◆ **Given problem**:
Would you output the whole listing below, exactly as it reads?

◆ **Data extract**:

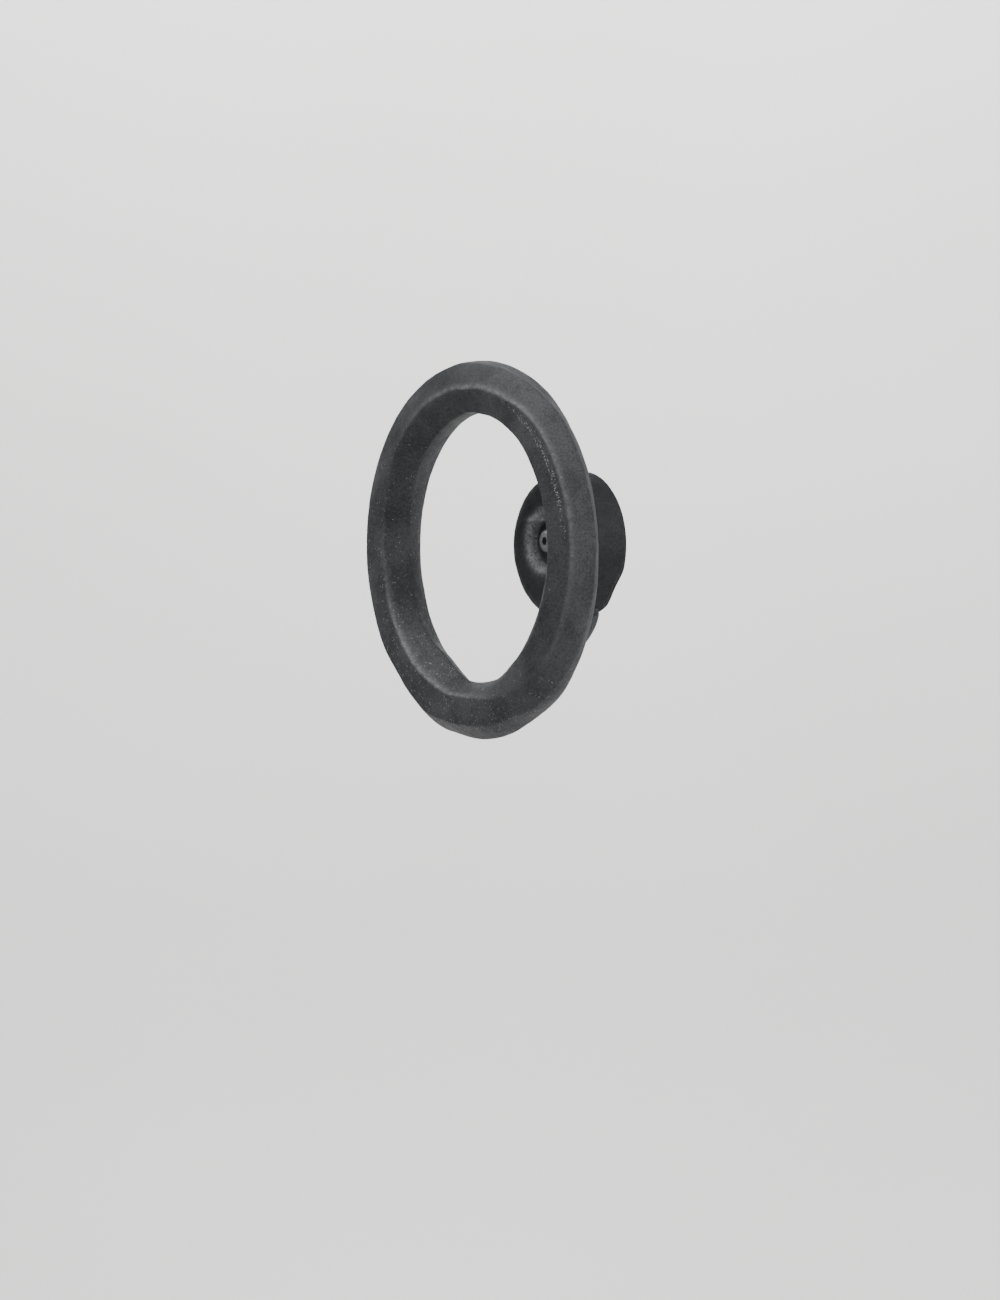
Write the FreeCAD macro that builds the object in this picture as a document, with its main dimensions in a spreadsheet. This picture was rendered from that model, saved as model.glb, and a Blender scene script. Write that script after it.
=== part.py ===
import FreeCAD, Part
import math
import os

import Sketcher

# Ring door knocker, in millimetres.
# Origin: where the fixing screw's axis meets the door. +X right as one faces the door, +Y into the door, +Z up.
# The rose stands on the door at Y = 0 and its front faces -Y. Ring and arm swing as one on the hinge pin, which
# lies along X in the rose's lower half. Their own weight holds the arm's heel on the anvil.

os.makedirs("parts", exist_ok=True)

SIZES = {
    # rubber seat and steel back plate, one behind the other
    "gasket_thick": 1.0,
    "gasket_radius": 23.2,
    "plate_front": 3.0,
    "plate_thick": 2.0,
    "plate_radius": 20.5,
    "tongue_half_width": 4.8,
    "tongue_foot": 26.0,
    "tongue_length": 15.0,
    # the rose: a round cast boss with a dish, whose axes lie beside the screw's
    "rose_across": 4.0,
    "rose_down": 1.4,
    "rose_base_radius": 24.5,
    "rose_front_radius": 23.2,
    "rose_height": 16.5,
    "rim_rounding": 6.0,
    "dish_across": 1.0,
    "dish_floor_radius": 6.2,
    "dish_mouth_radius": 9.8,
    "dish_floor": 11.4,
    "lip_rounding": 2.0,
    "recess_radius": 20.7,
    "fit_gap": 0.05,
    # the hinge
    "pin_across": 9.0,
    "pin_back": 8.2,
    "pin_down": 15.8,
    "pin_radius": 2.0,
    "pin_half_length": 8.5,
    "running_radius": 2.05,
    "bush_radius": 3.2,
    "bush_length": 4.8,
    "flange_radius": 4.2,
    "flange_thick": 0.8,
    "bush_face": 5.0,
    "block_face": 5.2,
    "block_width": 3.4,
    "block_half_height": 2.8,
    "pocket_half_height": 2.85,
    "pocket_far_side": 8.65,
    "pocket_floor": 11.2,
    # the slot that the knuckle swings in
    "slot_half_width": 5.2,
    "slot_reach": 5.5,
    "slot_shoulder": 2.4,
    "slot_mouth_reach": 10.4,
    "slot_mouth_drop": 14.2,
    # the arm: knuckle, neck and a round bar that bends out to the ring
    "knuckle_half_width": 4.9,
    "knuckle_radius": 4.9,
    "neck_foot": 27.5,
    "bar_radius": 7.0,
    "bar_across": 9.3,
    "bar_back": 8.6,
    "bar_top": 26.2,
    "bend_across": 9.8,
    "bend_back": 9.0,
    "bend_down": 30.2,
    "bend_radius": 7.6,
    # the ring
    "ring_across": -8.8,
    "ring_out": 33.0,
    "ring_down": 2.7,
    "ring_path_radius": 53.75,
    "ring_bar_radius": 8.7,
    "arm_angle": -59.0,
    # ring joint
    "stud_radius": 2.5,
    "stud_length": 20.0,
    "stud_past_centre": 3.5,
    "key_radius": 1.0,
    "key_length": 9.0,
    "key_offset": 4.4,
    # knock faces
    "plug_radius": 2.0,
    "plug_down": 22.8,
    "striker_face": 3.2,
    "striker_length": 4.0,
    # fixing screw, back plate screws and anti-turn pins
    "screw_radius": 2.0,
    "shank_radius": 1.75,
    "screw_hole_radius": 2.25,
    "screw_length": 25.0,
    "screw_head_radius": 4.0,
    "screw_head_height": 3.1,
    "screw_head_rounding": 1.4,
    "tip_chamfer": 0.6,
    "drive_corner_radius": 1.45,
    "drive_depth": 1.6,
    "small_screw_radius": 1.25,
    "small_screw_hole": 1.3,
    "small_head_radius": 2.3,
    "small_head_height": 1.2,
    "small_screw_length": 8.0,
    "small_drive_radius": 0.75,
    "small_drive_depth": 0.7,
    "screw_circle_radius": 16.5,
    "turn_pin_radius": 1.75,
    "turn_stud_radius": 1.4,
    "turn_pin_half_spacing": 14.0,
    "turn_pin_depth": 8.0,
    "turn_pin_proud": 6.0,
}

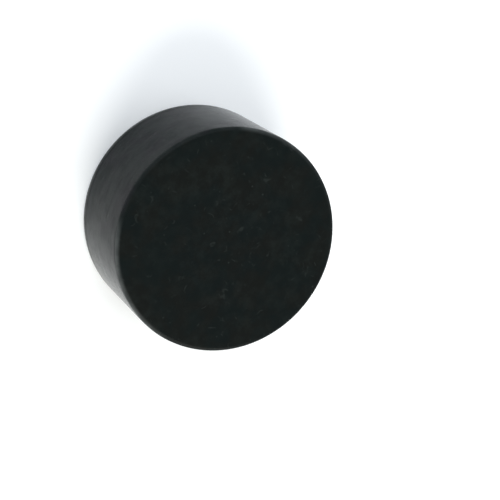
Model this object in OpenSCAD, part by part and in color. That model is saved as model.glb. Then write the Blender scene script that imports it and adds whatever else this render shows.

◆ **Solution below**:
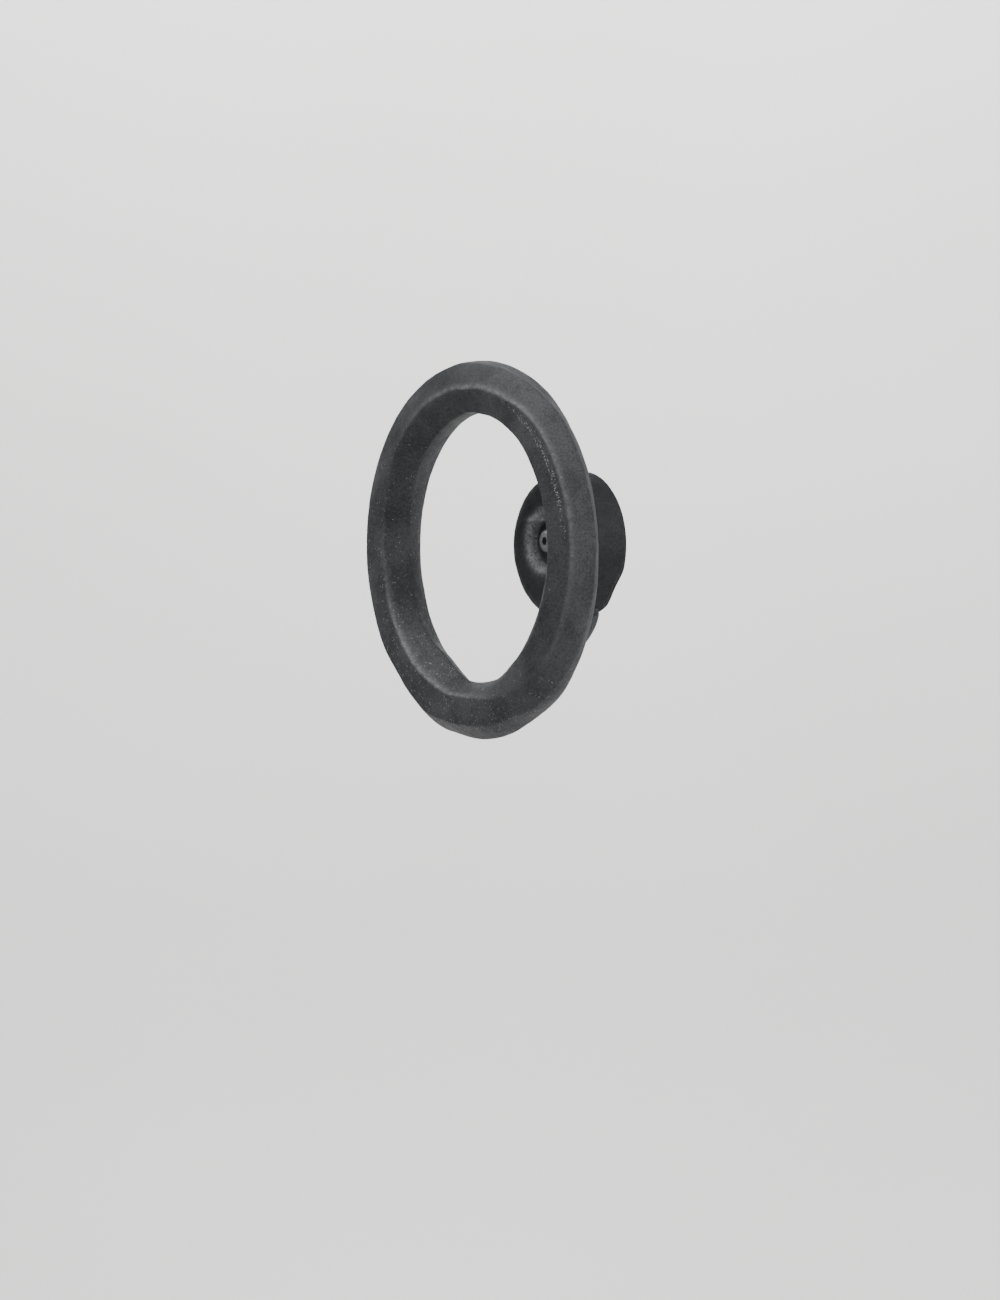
Write the FreeCAD macro that builds the object in this picture as a document, with its main dimensions in a spreadsheet. This picture was rendered from that model, saved as model.glb, and a Blender scene script. Write that script after it.
=== part.py ===
import FreeCAD, Part
import math
import os

import Sketcher

# Ring door knocker, in millimetres.
# Origin: where the fixing screw's axis meets the door. +X right as one faces the door, +Y into the door, +Z up.
# The rose stands on the door at Y = 0 and its front faces -Y. Ring and arm swing as one on the hinge pin, which
# lies along X in the rose's lower half. Their own weight holds the arm's heel on the anvil.

os.makedirs("parts", exist_ok=True)

SIZES = {
    # rubber seat and steel back plate, one behind the other
    "gasket_thick": 1.0,
    "gasket_radius": 23.2,
    "plate_front": 3.0,
    "plate_thick": 2.0,
    "plate_radius": 20.5,
    "tongue_half_width": 4.8,
    "tongue_foot": 26.0,
    "tongue_length": 15.0,
    # the rose: a round cast boss with a dish, whose axes lie beside the screw's
    "rose_across": 4.0,
    "rose_down": 1.4,
    "rose_base_radius": 24.5,
    "rose_front_radius": 23.2,
    "rose_height": 16.5,
    "rim_rounding": 6.0,
    "dish_across": 1.0,
    "dish_floor_radius": 6.2,
    "dish_mouth_radius": 9.8,
    "dish_floor": 11.4,
    "lip_rounding": 2.0,
    "recess_radius": 20.7,
    "fit_gap": 0.05,
    # the hinge
    "pin_across": 9.0,
    "pin_back": 8.2,
    "pin_down": 15.8,
    "pin_radius": 2.0,
    "pin_half_length": 8.5,
    "running_radius": 2.05,
    "bush_radius": 3.2,
    "bush_length": 4.8,
    "flange_radius": 4.2,
    "flange_thick": 0.8,
    "bush_face": 5.0,
    "block_face": 5.2,
    "block_width": 3.4,
    "block_half_height": 2.8,
    "pocket_half_height": 2.85,
    "pocket_far_side": 8.65,
    "pocket_floor": 11.2,
    # the slot that the knuckle swings in
    "slot_half_width": 5.2,
    "slot_reach": 5.5,
    "slot_shoulder": 2.4,
    "slot_mouth_reach": 10.4,
    "slot_mouth_drop": 14.2,
    # the arm: knuckle, neck and a round bar that bends out to the ring
    "knuckle_half_width": 4.9,
    "knuckle_radius": 4.9,
    "neck_foot": 27.5,
    "bar_radius": 7.0,
    "bar_across": 9.3,
    "bar_back": 8.6,
    "bar_top": 26.2,
    "bend_across": 9.8,
    "bend_back": 9.0,
    "bend_down": 30.2,
    "bend_radius": 7.6,
    # the ring
    "ring_across": -8.8,
    "ring_out": 33.0,
    "ring_down": 2.7,
    "ring_path_radius": 53.75,
    "ring_bar_radius": 8.7,
    "arm_angle": -59.0,
    # ring joint
    "stud_radius": 2.5,
    "stud_length": 20.0,
    "stud_past_centre": 3.5,
    "key_radius": 1.0,
    "key_length": 9.0,
    "key_offset": 4.4,
    # knock faces
    "plug_radius": 2.0,
    "plug_down": 22.8,
    "striker_face": 3.2,
    "striker_length": 4.0,
    # fixing screw, back plate screws and anti-turn pins
    "screw_radius": 2.0,
    "shank_radius": 1.75,
    "screw_hole_radius": 2.25,
    "screw_length": 25.0,
    "screw_head_radius": 4.0,
    "screw_head_height": 3.1,
    "screw_head_rounding": 1.4,
    "tip_chamfer": 0.6,
    "drive_corner_radius": 1.45,
    "drive_depth": 1.6,
    "small_screw_radius": 1.25,
    "small_screw_hole": 1.3,
    "small_head_radius": 2.3,
    "small_head_height": 1.2,
    "small_screw_length": 8.0,
    "small_drive_radius": 0.75,
    "small_drive_depth": 0.7,
    "screw_circle_radius": 16.5,
    "turn_pin_radius": 1.75,
    "turn_stud_radius": 1.4,
    "turn_pin_half_spacing": 14.0,
    "turn_pin_depth": 8.0,
    "turn_pin_proud": 6.0,
}

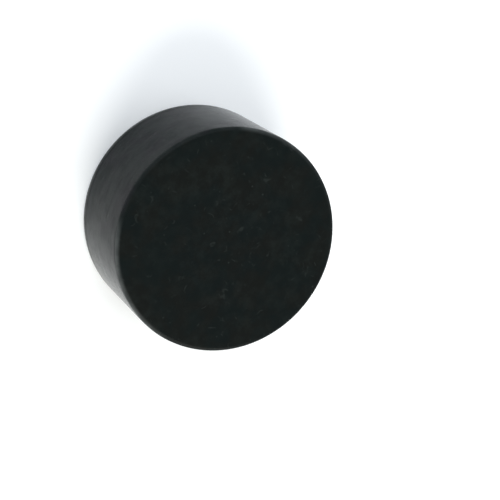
Model this object in OpenSCAD, part by part and in color. That model is saved as model.glb. Then write the Blender scene script that imports it and adds whatever else this render shows.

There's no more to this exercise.